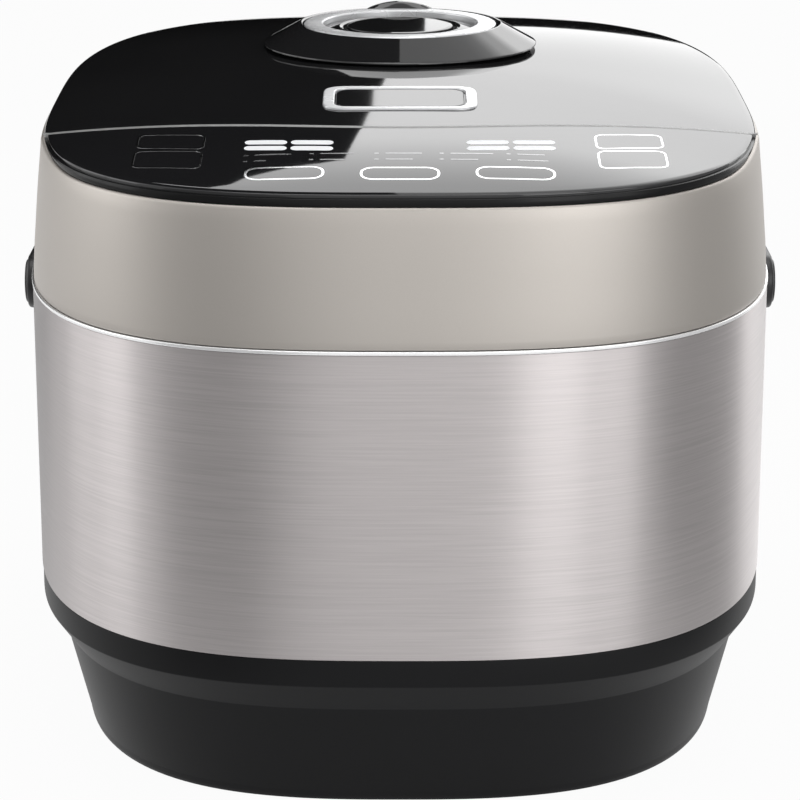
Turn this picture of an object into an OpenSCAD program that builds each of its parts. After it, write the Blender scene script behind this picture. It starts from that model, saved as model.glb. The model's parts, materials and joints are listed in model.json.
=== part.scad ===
// Induction rice cooker: round-cornered body with a steel sleeve, a thick hinged lid with a
// touch panel, an inner pot, a swinging carry handle and the working parts inside.
// Lengths are in millimetres. The front faces -Y, +X is to the right, z = 0 is the table.

/* [Body] */
// Width of the steel sleeve
body_w = 263; // [250:1:290]
// Depth of the steel sleeve
body_d = 321; // [310:1:350]
// Squareness of the plan outline: 2 is an ellipse, more is squarer
plan_power = 2.87; // [2.7:0.01:3.2]
// Height of the top edge of the steel sleeve
sleeve_top = 161; // [158:1:180]
// Thickness of the sleeve's sheet
sleeve_t = 0.8; // [0.5:0.1:1.2]

/* [Base] */
// Height of the top edge of the base tray
base_h = 57.8; // [56:0.1:64]
// Height of the band at the top of the base tray
base_flange_h = 9.3; // [7:0.1:12]
// How far the base wall steps in under that band
base_step = 6.9; // [4:0.1:9]
// Height of the slope under that band
base_step_h = 10.5; // [7:0.1:12]
// How far the base wall leans in from top to bottom
base_lean = 8; // [4:0.5:10]
// Wall of the base tray
base_wall = 3; // [2:0.1:4]
// Thickness of the base floor
floor_t = 3; // [2:0.1:4]
// Height of the rubber feet
foot_h = 4; // [3:0.5:5]
// Radius of a rubber foot
foot_r = 10; // [7:0.5:12]
// Sideways place of the feet
foot_x = 62; // [50:1:66]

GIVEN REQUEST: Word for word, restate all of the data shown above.

IN RESPONSE:
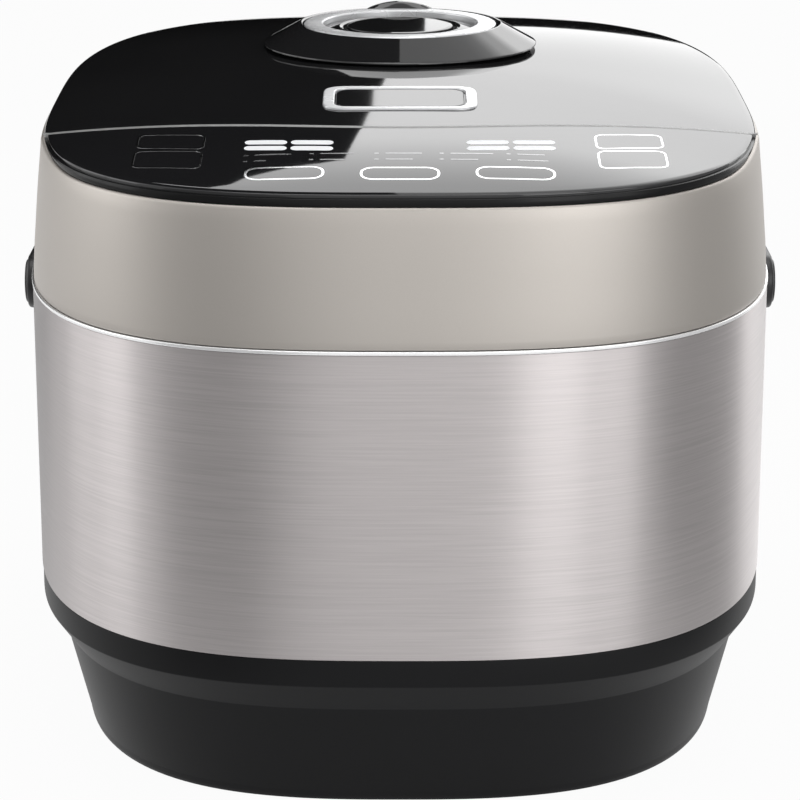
Turn this picture of an object into an OpenSCAD program that builds each of its parts. After it, write the Blender scene script behind this picture. It starts from that model, saved as model.glb. The model's parts, materials and joints are listed in model.json.
=== part.scad ===
// Induction rice cooker: round-cornered body with a steel sleeve, a thick hinged lid with a
// touch panel, an inner pot, a swinging carry handle and the working parts inside.
// Lengths are in millimetres. The front faces -Y, +X is to the right, z = 0 is the table.

/* [Body] */
// Width of the steel sleeve
body_w = 263; // [250:1:290]
// Depth of the steel sleeve
body_d = 321; // [310:1:350]
// Squareness of the plan outline: 2 is an ellipse, more is squarer
plan_power = 2.87; // [2.7:0.01:3.2]
// Height of the top edge of the steel sleeve
sleeve_top = 161; // [158:1:180]
// Thickness of the sleeve's sheet
sleeve_t = 0.8; // [0.5:0.1:1.2]

/* [Base] */
// Height of the top edge of the base tray
base_h = 57.8; // [56:0.1:64]
// Height of the band at the top of the base tray
base_flange_h = 9.3; // [7:0.1:12]
// How far the base wall steps in under that band
base_step = 6.9; // [4:0.1:9]
// Height of the slope under that band
base_step_h = 10.5; // [7:0.1:12]
// How far the base wall leans in from top to bottom
base_lean = 8; // [4:0.5:10]
// Wall of the base tray
base_wall = 3; // [2:0.1:4]
// Thickness of the base floor
floor_t = 3; // [2:0.1:4]
// Height of the rubber feet
foot_h = 4; // [3:0.5:5]
// Radius of a rubber foot
foot_r = 10; // [7:0.5:12]
// Sideways place of the feet
foot_x = 62; // [50:1:66]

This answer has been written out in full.